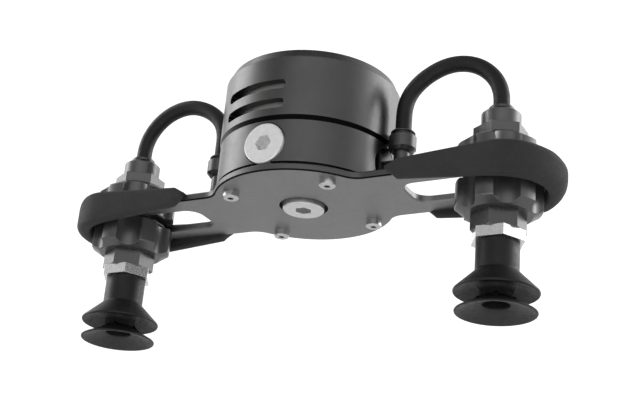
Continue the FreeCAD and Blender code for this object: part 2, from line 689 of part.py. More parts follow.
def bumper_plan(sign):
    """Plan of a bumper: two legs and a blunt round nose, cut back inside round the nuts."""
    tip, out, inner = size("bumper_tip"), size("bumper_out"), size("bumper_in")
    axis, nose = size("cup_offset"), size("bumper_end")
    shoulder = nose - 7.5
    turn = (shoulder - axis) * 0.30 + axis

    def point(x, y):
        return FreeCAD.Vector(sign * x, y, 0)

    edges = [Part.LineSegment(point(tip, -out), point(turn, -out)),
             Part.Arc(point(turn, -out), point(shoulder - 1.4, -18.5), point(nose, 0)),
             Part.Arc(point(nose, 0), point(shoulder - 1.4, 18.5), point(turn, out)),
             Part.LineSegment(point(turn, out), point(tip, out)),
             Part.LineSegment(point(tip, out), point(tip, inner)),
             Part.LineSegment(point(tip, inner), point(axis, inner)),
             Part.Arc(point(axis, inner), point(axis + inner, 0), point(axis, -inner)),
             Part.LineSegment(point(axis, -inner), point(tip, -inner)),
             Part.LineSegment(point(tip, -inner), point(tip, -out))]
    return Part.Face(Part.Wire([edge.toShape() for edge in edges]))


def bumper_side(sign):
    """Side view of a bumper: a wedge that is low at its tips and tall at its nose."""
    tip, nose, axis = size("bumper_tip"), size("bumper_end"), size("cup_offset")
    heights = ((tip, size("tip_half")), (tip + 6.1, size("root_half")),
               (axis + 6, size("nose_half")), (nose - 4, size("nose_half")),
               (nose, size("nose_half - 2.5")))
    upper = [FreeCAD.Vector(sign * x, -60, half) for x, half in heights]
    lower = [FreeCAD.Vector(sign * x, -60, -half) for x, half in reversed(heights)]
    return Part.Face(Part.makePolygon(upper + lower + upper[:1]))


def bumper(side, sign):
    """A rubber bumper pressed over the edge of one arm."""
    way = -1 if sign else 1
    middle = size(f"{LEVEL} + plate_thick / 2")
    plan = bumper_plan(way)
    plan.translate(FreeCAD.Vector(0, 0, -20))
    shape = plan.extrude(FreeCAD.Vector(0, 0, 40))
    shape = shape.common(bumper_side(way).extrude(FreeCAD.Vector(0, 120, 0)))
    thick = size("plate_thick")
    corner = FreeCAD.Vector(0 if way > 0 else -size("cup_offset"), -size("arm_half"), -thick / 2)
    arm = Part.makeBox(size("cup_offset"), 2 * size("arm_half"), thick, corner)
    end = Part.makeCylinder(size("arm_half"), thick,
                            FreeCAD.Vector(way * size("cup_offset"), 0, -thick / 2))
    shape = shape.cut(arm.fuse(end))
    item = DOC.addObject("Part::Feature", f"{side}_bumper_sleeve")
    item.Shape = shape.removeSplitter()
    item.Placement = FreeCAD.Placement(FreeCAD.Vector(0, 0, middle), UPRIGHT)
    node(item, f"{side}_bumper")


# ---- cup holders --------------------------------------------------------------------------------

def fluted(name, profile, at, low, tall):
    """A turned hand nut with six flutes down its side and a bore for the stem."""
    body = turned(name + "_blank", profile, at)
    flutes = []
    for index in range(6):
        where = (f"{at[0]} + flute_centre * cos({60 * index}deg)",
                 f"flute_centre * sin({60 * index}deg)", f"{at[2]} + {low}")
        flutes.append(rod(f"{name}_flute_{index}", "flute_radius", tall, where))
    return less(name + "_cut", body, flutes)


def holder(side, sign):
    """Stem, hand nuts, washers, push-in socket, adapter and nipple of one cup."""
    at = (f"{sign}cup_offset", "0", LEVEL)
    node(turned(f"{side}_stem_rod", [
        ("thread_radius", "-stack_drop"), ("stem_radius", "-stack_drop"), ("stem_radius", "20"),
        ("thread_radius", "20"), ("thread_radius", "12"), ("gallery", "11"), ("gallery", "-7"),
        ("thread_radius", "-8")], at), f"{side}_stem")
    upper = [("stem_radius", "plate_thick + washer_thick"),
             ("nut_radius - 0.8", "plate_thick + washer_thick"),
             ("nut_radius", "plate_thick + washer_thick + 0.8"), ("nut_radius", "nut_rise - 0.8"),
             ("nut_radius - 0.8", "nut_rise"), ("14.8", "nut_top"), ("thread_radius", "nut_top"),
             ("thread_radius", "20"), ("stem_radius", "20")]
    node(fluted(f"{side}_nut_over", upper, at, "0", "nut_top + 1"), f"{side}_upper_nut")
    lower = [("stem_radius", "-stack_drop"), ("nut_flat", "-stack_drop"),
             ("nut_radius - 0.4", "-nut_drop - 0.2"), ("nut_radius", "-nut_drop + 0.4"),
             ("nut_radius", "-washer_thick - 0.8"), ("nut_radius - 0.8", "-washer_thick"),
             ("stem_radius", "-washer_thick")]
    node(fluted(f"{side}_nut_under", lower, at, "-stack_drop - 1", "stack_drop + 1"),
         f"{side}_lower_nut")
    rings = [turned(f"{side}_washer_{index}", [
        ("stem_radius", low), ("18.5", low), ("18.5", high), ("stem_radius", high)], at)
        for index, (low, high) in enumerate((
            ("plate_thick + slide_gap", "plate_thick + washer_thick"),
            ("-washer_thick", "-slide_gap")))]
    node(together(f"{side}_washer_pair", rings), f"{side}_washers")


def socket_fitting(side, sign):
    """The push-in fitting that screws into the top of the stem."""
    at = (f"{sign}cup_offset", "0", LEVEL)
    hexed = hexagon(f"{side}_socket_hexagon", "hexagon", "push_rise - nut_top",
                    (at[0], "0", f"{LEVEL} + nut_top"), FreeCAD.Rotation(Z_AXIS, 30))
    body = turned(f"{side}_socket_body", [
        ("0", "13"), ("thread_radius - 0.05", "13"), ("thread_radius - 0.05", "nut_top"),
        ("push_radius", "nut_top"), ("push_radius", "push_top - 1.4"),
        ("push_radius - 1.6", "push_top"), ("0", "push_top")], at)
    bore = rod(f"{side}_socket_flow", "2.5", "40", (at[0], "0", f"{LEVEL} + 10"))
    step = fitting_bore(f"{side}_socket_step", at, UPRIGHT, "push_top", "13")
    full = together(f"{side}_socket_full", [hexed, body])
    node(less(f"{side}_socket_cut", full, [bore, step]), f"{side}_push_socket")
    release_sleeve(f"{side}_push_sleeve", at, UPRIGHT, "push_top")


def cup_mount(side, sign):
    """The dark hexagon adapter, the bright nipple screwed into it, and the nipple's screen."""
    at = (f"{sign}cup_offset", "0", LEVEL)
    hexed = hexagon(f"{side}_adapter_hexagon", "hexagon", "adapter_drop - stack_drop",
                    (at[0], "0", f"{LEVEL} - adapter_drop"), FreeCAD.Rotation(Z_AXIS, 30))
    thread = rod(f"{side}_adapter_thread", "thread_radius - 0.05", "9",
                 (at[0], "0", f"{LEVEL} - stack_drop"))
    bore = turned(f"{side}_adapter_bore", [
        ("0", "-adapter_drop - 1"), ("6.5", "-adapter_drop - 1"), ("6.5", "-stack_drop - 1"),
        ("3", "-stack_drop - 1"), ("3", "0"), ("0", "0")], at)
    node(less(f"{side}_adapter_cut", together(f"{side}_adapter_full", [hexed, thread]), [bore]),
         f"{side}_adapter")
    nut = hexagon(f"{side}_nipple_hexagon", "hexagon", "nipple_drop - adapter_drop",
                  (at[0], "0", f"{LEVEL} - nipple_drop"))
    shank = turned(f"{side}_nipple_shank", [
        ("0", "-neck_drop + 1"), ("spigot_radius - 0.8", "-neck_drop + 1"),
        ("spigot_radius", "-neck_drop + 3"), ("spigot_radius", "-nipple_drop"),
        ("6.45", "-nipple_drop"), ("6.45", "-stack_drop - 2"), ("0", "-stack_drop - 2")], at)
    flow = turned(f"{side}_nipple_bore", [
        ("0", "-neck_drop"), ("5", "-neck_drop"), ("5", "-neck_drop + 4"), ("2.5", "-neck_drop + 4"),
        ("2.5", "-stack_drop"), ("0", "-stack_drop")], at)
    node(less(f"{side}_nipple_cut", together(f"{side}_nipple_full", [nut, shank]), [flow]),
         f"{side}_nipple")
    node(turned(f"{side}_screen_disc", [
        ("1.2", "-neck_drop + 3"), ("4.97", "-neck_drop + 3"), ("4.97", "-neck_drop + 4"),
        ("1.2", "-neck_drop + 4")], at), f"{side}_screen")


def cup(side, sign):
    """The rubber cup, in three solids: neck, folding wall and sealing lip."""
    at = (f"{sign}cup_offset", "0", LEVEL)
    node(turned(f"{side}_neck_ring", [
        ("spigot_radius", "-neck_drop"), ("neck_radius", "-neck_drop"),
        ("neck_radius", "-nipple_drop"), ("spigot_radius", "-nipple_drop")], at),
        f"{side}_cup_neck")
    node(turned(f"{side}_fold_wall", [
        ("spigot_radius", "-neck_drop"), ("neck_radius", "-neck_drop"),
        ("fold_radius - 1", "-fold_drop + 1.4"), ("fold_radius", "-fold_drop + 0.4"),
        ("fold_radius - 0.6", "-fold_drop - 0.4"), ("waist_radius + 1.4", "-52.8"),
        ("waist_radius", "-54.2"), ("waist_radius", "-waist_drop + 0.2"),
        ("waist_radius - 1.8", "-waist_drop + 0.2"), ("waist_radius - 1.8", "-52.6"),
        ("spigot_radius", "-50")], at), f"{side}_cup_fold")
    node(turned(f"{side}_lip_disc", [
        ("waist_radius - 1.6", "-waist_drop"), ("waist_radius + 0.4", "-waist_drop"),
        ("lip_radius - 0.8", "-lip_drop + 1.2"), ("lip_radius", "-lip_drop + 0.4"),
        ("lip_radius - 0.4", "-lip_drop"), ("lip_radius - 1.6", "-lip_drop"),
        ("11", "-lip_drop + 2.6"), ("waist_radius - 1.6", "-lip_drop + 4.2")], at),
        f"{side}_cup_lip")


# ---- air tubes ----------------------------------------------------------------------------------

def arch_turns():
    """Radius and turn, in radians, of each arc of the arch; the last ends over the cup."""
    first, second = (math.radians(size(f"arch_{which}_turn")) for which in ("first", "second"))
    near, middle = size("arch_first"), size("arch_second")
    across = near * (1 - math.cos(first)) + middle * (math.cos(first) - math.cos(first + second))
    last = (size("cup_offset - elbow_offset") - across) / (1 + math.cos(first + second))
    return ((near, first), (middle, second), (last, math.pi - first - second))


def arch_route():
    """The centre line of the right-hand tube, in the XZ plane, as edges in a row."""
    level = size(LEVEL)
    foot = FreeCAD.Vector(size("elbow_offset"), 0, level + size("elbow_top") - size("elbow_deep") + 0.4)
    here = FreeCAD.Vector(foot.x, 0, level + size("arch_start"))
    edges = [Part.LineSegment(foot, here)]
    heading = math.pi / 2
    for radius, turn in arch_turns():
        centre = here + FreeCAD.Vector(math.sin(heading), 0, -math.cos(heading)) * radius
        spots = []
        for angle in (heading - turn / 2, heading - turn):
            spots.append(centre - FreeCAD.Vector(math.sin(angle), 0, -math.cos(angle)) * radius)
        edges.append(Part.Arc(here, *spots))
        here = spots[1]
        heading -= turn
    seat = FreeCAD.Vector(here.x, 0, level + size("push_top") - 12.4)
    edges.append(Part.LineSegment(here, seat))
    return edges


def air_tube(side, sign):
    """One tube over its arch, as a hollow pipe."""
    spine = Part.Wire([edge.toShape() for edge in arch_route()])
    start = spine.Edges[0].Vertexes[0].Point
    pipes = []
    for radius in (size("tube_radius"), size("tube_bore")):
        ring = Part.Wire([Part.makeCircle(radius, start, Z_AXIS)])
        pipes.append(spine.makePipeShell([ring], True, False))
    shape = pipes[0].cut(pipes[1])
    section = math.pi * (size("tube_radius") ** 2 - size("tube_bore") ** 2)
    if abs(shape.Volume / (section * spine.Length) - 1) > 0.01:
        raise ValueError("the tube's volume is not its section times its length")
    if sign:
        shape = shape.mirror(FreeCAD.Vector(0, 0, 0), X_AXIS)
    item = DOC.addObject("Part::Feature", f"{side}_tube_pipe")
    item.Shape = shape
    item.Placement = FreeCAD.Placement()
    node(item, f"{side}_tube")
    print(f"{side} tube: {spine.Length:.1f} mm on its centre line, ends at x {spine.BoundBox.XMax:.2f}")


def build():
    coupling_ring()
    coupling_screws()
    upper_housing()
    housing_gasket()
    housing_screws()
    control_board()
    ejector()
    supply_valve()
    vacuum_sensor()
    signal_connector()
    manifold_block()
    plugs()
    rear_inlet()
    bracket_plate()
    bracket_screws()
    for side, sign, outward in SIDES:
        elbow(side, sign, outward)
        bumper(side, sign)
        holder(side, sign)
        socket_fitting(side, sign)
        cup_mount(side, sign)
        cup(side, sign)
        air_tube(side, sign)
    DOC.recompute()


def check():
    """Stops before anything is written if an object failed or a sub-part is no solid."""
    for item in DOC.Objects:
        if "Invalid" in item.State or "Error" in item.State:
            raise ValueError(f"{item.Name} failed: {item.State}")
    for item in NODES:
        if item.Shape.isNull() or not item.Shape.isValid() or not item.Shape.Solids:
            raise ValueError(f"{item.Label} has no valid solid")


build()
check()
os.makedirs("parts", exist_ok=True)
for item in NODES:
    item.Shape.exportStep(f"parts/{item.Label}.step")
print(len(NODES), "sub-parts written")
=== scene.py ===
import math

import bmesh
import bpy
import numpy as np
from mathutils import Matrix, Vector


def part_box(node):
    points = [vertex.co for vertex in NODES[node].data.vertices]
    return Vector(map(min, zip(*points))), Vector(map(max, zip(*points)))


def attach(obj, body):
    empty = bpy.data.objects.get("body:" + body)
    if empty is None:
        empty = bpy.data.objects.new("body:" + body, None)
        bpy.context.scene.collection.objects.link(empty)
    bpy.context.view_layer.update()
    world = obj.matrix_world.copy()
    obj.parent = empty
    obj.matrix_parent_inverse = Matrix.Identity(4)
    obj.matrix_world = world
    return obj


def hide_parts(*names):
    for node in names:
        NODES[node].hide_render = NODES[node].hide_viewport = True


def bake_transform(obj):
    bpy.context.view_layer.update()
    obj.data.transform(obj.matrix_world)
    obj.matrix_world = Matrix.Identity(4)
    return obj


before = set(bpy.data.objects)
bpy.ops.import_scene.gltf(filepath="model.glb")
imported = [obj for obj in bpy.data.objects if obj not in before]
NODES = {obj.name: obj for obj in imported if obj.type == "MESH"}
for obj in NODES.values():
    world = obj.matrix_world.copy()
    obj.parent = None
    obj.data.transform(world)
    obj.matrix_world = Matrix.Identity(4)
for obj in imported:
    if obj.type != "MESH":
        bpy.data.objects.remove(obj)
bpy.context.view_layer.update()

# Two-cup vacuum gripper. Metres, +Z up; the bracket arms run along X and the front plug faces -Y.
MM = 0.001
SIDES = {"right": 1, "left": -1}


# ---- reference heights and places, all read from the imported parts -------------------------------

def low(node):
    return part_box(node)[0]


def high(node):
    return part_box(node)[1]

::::

→ YOUR TASK: Quote, without any change, each line from the one that contains "return part_box(node)[0]" through the end of the material.

→ ANSWER TO THE TASK:
    return part_box(node)[0]


def high(node):
    return part_box(node)[1]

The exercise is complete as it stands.